(TO DO): Starting with the line that contains "fuse_tube();" and stopping after the line that contains "bpy.data.objects.remove(obj)", output every line exactly as it stands.

(DATASET CONTENT):

((

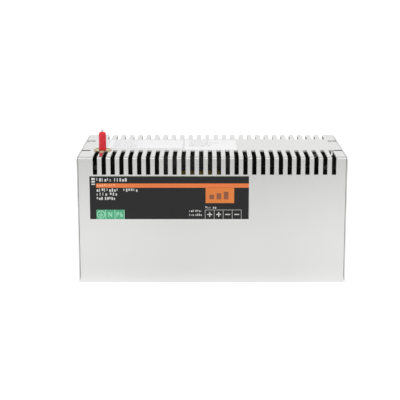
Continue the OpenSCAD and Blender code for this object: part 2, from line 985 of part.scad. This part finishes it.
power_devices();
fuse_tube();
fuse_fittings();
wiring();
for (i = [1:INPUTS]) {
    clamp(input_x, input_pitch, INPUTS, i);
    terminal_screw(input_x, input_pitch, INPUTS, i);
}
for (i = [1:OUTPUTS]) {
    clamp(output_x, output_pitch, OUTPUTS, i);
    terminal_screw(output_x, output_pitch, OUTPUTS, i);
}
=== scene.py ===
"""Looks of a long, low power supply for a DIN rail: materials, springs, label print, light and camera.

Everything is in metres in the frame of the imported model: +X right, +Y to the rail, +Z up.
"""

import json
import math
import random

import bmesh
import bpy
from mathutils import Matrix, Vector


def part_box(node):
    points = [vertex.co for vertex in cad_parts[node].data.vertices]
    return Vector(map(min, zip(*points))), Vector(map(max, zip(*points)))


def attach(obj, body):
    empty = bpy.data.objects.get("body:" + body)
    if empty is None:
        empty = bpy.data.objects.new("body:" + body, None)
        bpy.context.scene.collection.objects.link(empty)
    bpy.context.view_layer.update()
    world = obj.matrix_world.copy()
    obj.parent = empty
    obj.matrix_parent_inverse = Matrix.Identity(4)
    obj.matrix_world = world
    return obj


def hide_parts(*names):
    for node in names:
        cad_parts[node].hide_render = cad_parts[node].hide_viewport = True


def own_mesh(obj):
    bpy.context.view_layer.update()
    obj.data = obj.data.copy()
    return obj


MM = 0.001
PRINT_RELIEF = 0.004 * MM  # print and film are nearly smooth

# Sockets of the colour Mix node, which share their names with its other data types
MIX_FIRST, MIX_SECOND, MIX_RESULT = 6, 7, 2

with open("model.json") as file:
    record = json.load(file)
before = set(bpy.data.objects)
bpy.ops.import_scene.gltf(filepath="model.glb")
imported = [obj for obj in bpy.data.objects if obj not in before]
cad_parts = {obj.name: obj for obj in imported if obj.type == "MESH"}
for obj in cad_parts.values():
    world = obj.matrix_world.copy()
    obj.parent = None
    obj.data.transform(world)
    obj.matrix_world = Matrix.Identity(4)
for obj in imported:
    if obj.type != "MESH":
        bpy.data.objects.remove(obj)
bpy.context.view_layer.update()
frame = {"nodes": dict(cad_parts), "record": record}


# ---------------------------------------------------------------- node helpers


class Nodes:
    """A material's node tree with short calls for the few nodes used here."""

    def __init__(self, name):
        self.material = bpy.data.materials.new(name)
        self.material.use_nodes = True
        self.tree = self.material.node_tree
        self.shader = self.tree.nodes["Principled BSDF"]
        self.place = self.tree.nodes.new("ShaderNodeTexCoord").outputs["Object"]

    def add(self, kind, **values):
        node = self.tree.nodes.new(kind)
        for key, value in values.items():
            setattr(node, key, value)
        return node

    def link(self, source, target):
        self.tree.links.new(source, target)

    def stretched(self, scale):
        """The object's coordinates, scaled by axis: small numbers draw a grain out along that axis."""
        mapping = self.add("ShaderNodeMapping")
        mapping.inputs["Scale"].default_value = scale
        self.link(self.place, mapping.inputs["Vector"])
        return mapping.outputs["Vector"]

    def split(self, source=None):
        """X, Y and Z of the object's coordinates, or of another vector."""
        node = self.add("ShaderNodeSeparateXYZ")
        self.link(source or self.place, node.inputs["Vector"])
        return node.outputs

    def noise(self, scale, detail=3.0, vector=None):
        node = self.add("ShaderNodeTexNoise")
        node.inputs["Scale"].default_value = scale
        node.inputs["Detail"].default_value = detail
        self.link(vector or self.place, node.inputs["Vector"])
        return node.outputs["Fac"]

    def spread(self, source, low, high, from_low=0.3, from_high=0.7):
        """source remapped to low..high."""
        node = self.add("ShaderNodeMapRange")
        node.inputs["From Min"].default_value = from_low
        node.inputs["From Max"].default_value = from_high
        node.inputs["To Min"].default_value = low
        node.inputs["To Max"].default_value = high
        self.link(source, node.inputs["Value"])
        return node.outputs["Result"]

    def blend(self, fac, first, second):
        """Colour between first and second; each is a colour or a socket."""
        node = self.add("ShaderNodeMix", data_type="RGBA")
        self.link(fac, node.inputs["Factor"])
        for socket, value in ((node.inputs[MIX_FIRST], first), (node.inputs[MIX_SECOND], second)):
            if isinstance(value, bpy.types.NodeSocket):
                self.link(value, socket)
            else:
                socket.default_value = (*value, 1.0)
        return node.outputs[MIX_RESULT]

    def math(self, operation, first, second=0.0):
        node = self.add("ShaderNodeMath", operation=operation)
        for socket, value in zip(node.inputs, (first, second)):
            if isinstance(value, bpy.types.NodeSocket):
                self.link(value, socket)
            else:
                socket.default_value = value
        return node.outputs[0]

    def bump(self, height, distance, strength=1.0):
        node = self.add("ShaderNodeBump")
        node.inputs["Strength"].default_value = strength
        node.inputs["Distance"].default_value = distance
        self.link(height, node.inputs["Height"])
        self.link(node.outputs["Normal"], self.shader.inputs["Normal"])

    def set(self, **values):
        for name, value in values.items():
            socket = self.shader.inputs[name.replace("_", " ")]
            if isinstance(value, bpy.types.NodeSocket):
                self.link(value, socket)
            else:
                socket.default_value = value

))

(OUTPUT OF THE TASK):
fuse_tube();
fuse_fittings();
wiring();
for (i = [1:INPUTS]) {
    clamp(input_x, input_pitch, INPUTS, i);
    terminal_screw(input_x, input_pitch, INPUTS, i);
}
for (i = [1:OUTPUTS]) {
    clamp(output_x, output_pitch, OUTPUTS, i);
    terminal_screw(output_x, output_pitch, OUTPUTS, i);
}
=== scene.py ===
"""Looks of a long, low power supply for a DIN rail: materials, springs, label print, light and camera.

Everything is in metres in the frame of the imported model: +X right, +Y to the rail, +Z up.
"""

import json
import math
import random

import bmesh
import bpy
from mathutils import Matrix, Vector


def part_box(node):
    points = [vertex.co for vertex in cad_parts[node].data.vertices]
    return Vector(map(min, zip(*points))), Vector(map(max, zip(*points)))


def attach(obj, body):
    empty = bpy.data.objects.get("body:" + body)
    if empty is None:
        empty = bpy.data.objects.new("body:" + body, None)
        bpy.context.scene.collection.objects.link(empty)
    bpy.context.view_layer.update()
    world = obj.matrix_world.copy()
    obj.parent = empty
    obj.matrix_parent_inverse = Matrix.Identity(4)
    obj.matrix_world = world
    return obj


def hide_parts(*names):
    for node in names:
        cad_parts[node].hide_render = cad_parts[node].hide_viewport = True


def own_mesh(obj):
    bpy.context.view_layer.update()
    obj.data = obj.data.copy()
    return obj


MM = 0.001
PRINT_RELIEF = 0.004 * MM  # print and film are nearly smooth

# Sockets of the colour Mix node, which share their names with its other data types
MIX_FIRST, MIX_SECOND, MIX_RESULT = 6, 7, 2

with open("model.json") as file:
    record = json.load(file)
before = set(bpy.data.objects)
bpy.ops.import_scene.gltf(filepath="model.glb")
imported = [obj for obj in bpy.data.objects if obj not in before]
cad_parts = {obj.name: obj for obj in imported if obj.type == "MESH"}
for obj in cad_parts.values():
    world = obj.matrix_world.copy()
    obj.parent = None
    obj.data.transform(world)
    obj.matrix_world = Matrix.Identity(4)
for obj in imported:
    if obj.type != "MESH":
        bpy.data.objects.remove(obj)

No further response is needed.